Gedung Fakultas Hukum Universitas Indonesia di Depok menjadi panggung perdebatan penting pada Senin, 21 Juli 2025. Di tengah gelombang kritik terhadap Rancangan Kitab Undang-Undang Hukum Acara Pidana (R-KUHAP), Dewan Pimpinan Nasional Perhimpunan Advokat Indonesia (DPN PERADI) hadir menyuarakan satu pertanyaan mendasar: jika KUHAP direvisi, siapa yang diuntungkan?
Pertanyaan itu bukan sekadar retoris. Sebagai bagian dari kekuasaan kehakiman yang dijamin konstitusi, posisi advokat semestinya sejajar dengan hakim, jaksa, dan penyidik dalam proses penegakan hukum. Namun dalam R-KUHAP yang disusun pemerintah bersama DPR, suara dan peran advokat terkesan menjadi pelengkap penderita.
Advokat Bukan Sekadar Pelengkap
Mewakili PERADI dalam forum Rapat Dengar Pendapat Rakyat (RDPR), Wakil Ketua Umum Ifdhal Kasim, S.H., LL.M., dengan tegas menyatakan bahwa pembaruan KUHAP yang tidak memperkuat posisi advokat adalah bentuk kegagalan dalam memahami prinsip keadilan prosedural. Didampingi Wakil Sekretaris Jenderal M. Daud B, ia memaparkan bahwa PERADI telah menyerahkan Daftar Inventarisasi Masalah (DIM) lengkap kepada Komisi III DPR dan Kementerian Hukum dan HAM.
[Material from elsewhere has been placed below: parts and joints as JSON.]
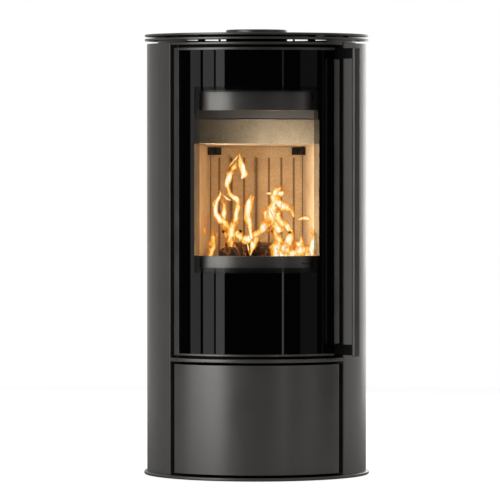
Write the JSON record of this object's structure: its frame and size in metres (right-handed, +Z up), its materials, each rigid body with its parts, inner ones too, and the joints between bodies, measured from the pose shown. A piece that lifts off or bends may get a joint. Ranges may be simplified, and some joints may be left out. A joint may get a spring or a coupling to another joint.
{
  "type": "wood burning stove",
  "caption": "Tall round steel wood burning stove with a curved glass door, full height bar handle, lower drawer, top plates on spacers and a lidded top outlet.",
  "frame": {"origin": "the stove's axis at floor level, at the underside of the round base plate", "axes": "+Z up, the door and drawer face -Y, +X to the right seen from the front; the flue and air spigots leave towards +Y"},
  "size_m": [0.5, 0.5, 0.986],
  "materials": {
    "casing_paint": "dark grey heat resistant stove paint, satin",
    "black_steel": "matt black heat resistant paint",
    "door_steel": "dark satin steel frame strips",
    "zinc_steel": "zinc plated sheet",
    "grate_iron": "as cast",
    "vermiculite": "pressed vermiculite board, matt",
    "door_glass": "black printed ceramic glass with a clear window",
    "seal_rope": "knitted glass fibre rope"
  },
  "bodies": {
    "stove": {"base_plate": "casing_paint", "side_panel_left": "casing_paint", "side_panel_right": "casing_paint", "back_panel": "casing_paint", "casing_top_plate": "black_steel", "middle_plate": "casing_paint", "top_plate": "casing_paint", "spacer_1": "black_steel", "spacer_2": "black_steel", "spacer_3": "black_steel", "spacer_4": "black_steel", "spacer_5": "black_steel", "spacer_6": "black_steel", "flue_collar": "black_steel", "rear_flue_spigot": "black_steel", "shelf_plate": "casing_paint", "jamb_left": "black_steel", "jamb_right": "black_steel", "compartment_wall_left": "zinc_steel", "compartment_wall_right": "zinc_steel", "drawer_rail_left": "zinc_steel", "drawer_rail_right": "zinc_steel", "firebox_support_left": "black_steel", "firebox_support_right": "black_steel", "firebox_floor": "black_steel", "firebox_shell": "black_steel", "firebox_top": "black_steel", "front_frame": "black_steel", "lining_back": "vermiculite", "lining_left": "vermiculite", "lining_right": "vermiculite", "lining_floor": "vermiculite", "grate": "grate_iron", "baffle_plate": "vermiculite", "baffle_bracket_left": "black_steel", "baffle_bracket_right": "black_steel", "smoke_shelf": "black_steel", "baffle_lip": "black_steel", "log_guard": "casing_paint", "air_wash_deflector": "casing_paint", "ash_housing": "black_steel", "ash_pan": "zinc_steel", "air_box": "black_steel", "hinge_pin_top": "zinc_steel", "hinge_pin_bottom": "zinc_steel", "latch_keeper_top": "zinc_steel", "latch_keeper_bottom": "zinc_steel"},
    "door": {"door_frame": "door_steel", "door_glass": "door_glass", "door_seal": "seal_rope", "glass_retainer_left": "black_steel", "glass_retainer_right": "black_steel"},
    "handle": {"handle_bar": "casing_paint", "handle_arm_top": "black_steel", "handle_arm_bottom": "black_steel", "latch_rod": "zinc_steel"},
    "air_control": {"air_slide": "zinc_steel"},
    "drawer": {"drawer_front": "casing_paint", "drawer_box": "zinc_steel"},
    "flue_lid": {"flue_lid": "casing_paint"}
  },
  "joints": [
    {"name": "door_hinge", "type": "hinge", "parent": "stove", "child": "door", "pos_m": [-0.17091, -0.16275, 0.6069], "axis": [0, 0, -1], "range_deg": [0, 110]},
    {"name": "handle_pivot", "type": "hinge", "parent": "door", "child": "handle", "pos_m": [0.17091, -0.16275, 0.6069], "axis": [0, 0, -1], "range_deg": [0, 20]},
    {"name": "drawer_slide", "type": "slide", "parent": "stove", "child": "drawer", "axis": [0, -1, 0], "range_m": [0, 0.24]},
    {"name": "air_slide_guide", "type": "slide", "parent": "stove", "child": "air_control", "axis": [-1, 0, 0], "range_m": [0, 0.05]},
    {"name": "flue_lid_lift", "type": "slide", "parent": "stove", "child": "flue_lid", "axis": [0, 0, 1], "range_m": [0, 0.12]}
  ]
}
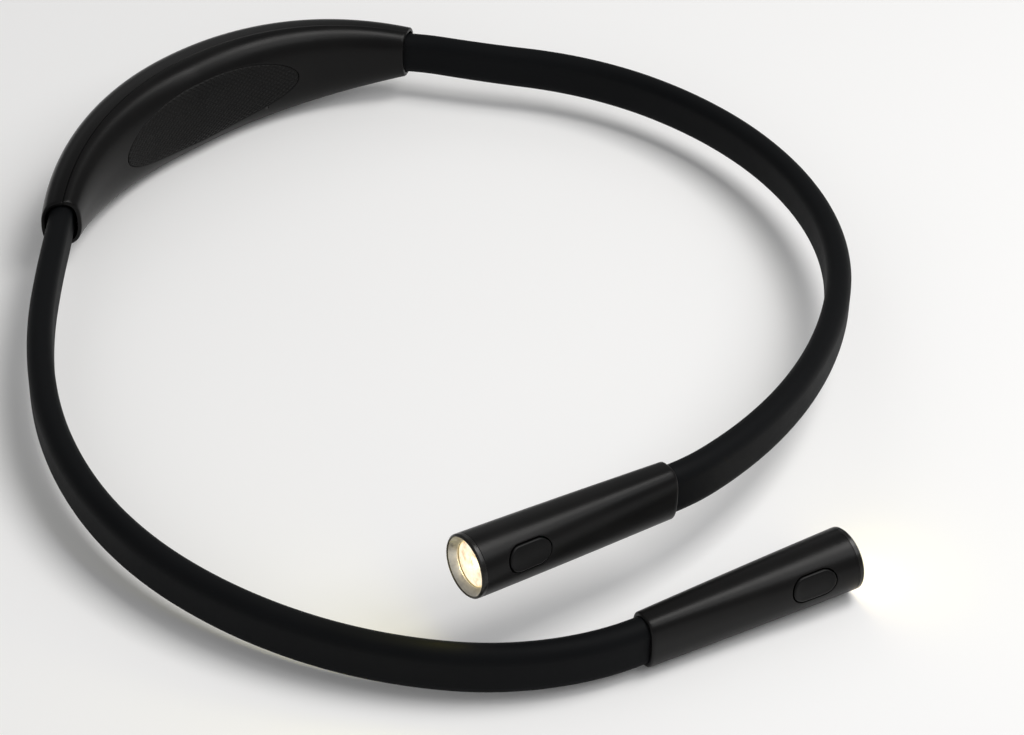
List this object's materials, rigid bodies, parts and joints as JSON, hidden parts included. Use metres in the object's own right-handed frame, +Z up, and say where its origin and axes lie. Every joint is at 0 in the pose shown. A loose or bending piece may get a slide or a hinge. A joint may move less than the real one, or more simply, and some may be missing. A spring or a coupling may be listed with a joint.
{
  "type": "hands-free neck reading light",
  "caption": "Neck-worn reading light: crescent battery pod with a soft neck pad, two bendable flat arms and round-fronted lamp heads with push buttons.",
  "frame": {"origin": "middle of the footprint, on the table that the light lies on", "axes": "+Z up from the table, +Y towards the battery pod at the back of the neck, +X towards the wearer's left"},
  "size_m": [0.2373, 0.2749, 0.0375],
  "materials": {
    "cover_plastic": "satin black moulded shell",
    "pad_rubber": "dark soft pad with fine crossed grooves",
    "sleeve_silicone": "matt black silicone",
    "head_plastic": "satin black",
    "bezel_plastic": "semi-gloss black",
    "button_plastic": "fine matt black",
    "reflector_metal": "satin silver",
    "lens_clear": "warm moulded lens",
    "board": "green circuit board",
    "chips": "black component packages",
    "led_phosphor": "yellow phosphor",
    "switch_body": "black switch body",
    "steel": "bright plated steel",
    "spine_wire": "soft annealed steel wire",
    "cell_foil": "dull pouch foil",
    "tape_foam": "white foam tape",
    "wire_jacket": "insulated wire",
    "lead_jacket": "black jacket",
    "clamp_plastic": "grey moulded nylon",
    "window_clear": "clear light guide"
  },
  "bodies": {
    "pod": {"inner_cover": "cover_plastic", "outer_cover": "cover_plastic", "neck_pad": "pad_rubber", "cover_screws": "steel", "battery": "cell_foil", "battery_tape": "tape_foam", "battery_wires": "wire_jacket", "control_board": "board", "board_components": "chips", "usb_socket": "steel", "charge_led": "led_phosphor", "light_window": "window_clear", "left_arm_clamp": "clamp_plastic", "left_sleeve_pod_end": "sleeve_silicone", "left_spine_pod_end": "spine_wire", "left_leads": "lead_jacket", "right_arm_clamp": "clamp_plastic", "right_sleeve_pod_end": "sleeve_silicone", "right_spine_pod_end": "spine_wire", "right_leads": "lead_jacket"},
    "left_upper_arm": {"left_sleeve_upper": "sleeve_silicone", "left_spine_upper": "spine_wire"},
    "left_middle_arm": {"left_sleeve_middle": "sleeve_silicone", "left_spine_middle": "spine_wire"},
    "left_lower_arm": {"left_sleeve_lower": "sleeve_silicone", "left_spine_lower": "spine_wire"},
    "left_head": {"left_sleeve_head_end": "sleeve_silicone", "left_spine_head_end": "spine_wire", "left_sleeve_anchor": "clamp_plastic", "left_head_shell": "head_plastic", "left_head_bezel": "bezel_plastic", "left_reflector": "reflector_metal", "left_lens": "lens_clear", "left_led_board": "board", "left_led_chips": "led_phosphor", "left_switch_board": "board", "left_tact_switch": "switch_body"},
    "left_button": {"left_button_cap": "button_plastic", "left_switch_stem": "button_plastic"},
    "right_upper_arm": {"right_sleeve_upper": "sleeve_silicone", "right_spine_upper": "spine_wire"},
    "right_middle_arm": {"right_sleeve_middle": "sleeve_silicone", "right_spine_middle": "spine_wire"},
    "right_lower_arm": {"right_sleeve_lower": "sleeve_silicone", "right_spine_lower": "spine_wire"},
    "right_head": {"right_sleeve_head_end": "sleeve_silicone", "right_spine_head_end": "spine_wire", "right_sleeve_anchor": "clamp_plastic", "right_head_shell": "head_plastic", "right_head_bezel": "bezel_plastic", "right_reflector": "reflector_metal", "right_lens": "lens_clear", "right_led_board": "board", "right_led_chips": "led_phosphor", "right_switch_board": "board", "right_tact_switch": "switch_body"},
    "right_button": {"right_button_cap": "button_plastic", "right_switch_stem": "button_plastic"}
  },
  "joints": [
    {"name": "left_arm_bend_1", "type": "hinge", "parent": "pod", "child": "left_upper_arm", "pos_m": [0.0971, 0.07524, 0.01302], "axis": [0.074, 0.0224, 0.997], "range_deg": [-6, 30], "deforming": ["left_leads"]},
    {"name": "left_arm_bend_2", "type": "hinge", "parent": "left_upper_arm", "child": "left_middle_arm", "pos_m": [0.11343, -0.00082, 0.01352], "axis": [0.074, 0.0224, 0.997], "range_deg": [-6, 30], "deforming": ["left_leads"]},
    {"name": "left_arm_bend_3", "type": "hinge", "parent": "left_middle_arm", "child": "left_lower_arm", "pos_m": [0.07183, -0.0691, 0.01815], "axis": [0.074, 0.0224, 0.997], "range_deg": [-6, 30], "deforming": ["left_leads"]},
    {"name": "left_head_aim", "type": "hinge", "parent": "left_lower_arm", "child": "left_head", "pos_m": [-0.00497, -0.09746, 0.02448], "axis": [-0.0593, 0.9981, -0.0181], "range_deg": [-3, 22], "deforming": ["left_leads"]},
    {"name": "left_button_press", "type": "slide", "parent": "left_head", "child": "left_button", "axis": [0.1251, 0.9258, -0.3567], "range_m": [0, 0.0004], "stiffness_N_per_m": 900, "springref_m": -0.0012},
    {"name": "right_arm_bend_1", "type": "hinge", "parent": "pod", "child": "right_upper_arm", "pos_m": [-0.07392, 0.0788, 0.01306], "axis": [0.006, 0.0264, -0.9996], "range_deg": [-6, 30], "deforming": ["right_leads"]},
    {"name": "right_arm_bend_2", "type": "hinge", "parent": "right_upper_arm", "child": "right_middle_arm", "pos_m": [-0.1126, 0.00988, 0.01101], "axis": [0.006, 0.0264, -0.9996], "range_deg": [-6, 30], "deforming": ["right_leads"]},
    {"name": "right_arm_bend_3", "type": "hinge", "parent": "right_middle_arm", "child": "right_lower_arm", "pos_m": [-0.1049, -0.06345, 0.00912], "axis": [0.006, 0.0264, -0.9996], "range_deg": [-6, 30], "deforming": ["right_leads"]},
    {"name": "right_head_aim", "type": "hinge", "parent": "right_lower_arm", "child": "right_head", "pos_m": [-0.06026, -0.11258, 0.00809], "axis": [-0.4175, -0.9083, -0.0265], "range_deg": [-20, 22], "deforming": ["right_leads"]},
    {"name": "right_button_press", "type": "slide", "parent": "right_head", "child": "right_button", "axis": [0.2112, 0.9303, -0.2998], "range_m": [0, 0.0004], "stiffness_N_per_m": 900, "springref_m": -0.0012}
  ]
}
Masukan itu, sayangnya, sebagian besar belum mendapat ruang dalam draf R-KUHAP. “Advokat harus diposisikan setara dengan aparat penegak hukum lainnya. KUHAP bukan milik penyidik dan jaksa semata, tetapi juga milik para pencari keadilan,” ujar Ifdhal.
PERADI bahkan secara khusus meminta agar Bab Advokat dalam R-KUHAP dipisahkan dari Bab Bantuan Hukum. Advokat bekerja secara pro bono atas dasar profesionalisme, sementara bantuan hukum adalah mandat negara berdasarkan Undang-Undang Bantuan Hukum. Pencampuradukkan konsep ini, menurut PERADI, akan melahirkan kekacauan konseptual sekaligus praktik di lapangan.
Menuju Sistem Peradilan Pidana Terpadu
Pembaruan KUHAP mestinya menjadi jembatan menuju sistem peradilan pidana yang benar-benar terpadu. Artinya, relasi antara aktor-aktor penegak hukum diatur dalam keseimbangan yang sehat, bukan didominasi satu pihak. Tanpa itu, yang lahir bukan keadilan, melainkan legal oppression yang dibungkus formalitas hukum.
Dalam paparannya, PERADI menekankan bahwa substansi KUHAP yang baru harus menjunjung tinggi hak asasi manusia, menjamin hak tersangka dan terdakwa, serta memperkuat pengawasan terhadap penyalahgunaan kewenangan oleh aparat. “Kita ingin sistem peradilan yang melindungi, bukan yang menindas,” ujar Ifdhal.
Suara Akademisi, Suara Nurani
Selain PERADI, forum RDPR ini juga menghadirkan para akademisi hukum yang secara kritis menyoroti arah pembaruan KUHAP. Hadir antara lain Bivitri Susanti (STHI Jentera), Choky R. Ramadhan dan Aristo MA Pangaribuan (Dosen FH UI), serta Dominiqie Nicky Fahrizal (CSIS). Diskusi berlangsung secara hybrid, diikuti oleh mahasiswa dan masyarakat sipil dari berbagai organisasi.
Pernyataan-pernyataan yang mengemuka dalam forum tersebut sepakat bahwa revisi KUHAP bukan sekadar soal teknis prosedural, tetapi menyangkut arah reformasi hukum itu sendiri. KUHAP yang baru tidak boleh dilahirkan dari kompromi politik dan teknokratisme buta, melainkan harus lahir dari kesadaran akan pentingnya due process of law dalam negara hukum yang demokratis.
Keadilan Tak Boleh Ditinggalkan
PERADI menutup pernyataannya dengan satu pesan yang kuat: KUHAP bukan sekadar aturan teknis prosedur, tetapi cermin dari keberadaban hukum Indonesia. Jika peran advokat terus dikesampingkan, maka yang lahir bukan sistem peradilan terpadu, melainkan sistem peradilan timpang yang menempatkan warga negara sebagai objek semata.
Revisi KUHAP harus mengedepankan keadilan, bukan sekadar efisiensi. Jika negara benar-benar ingin memperbaiki sistem peradilan pidana, maka mendengarkan suara advokat bukanlah pilihan, tetapi kewajiban.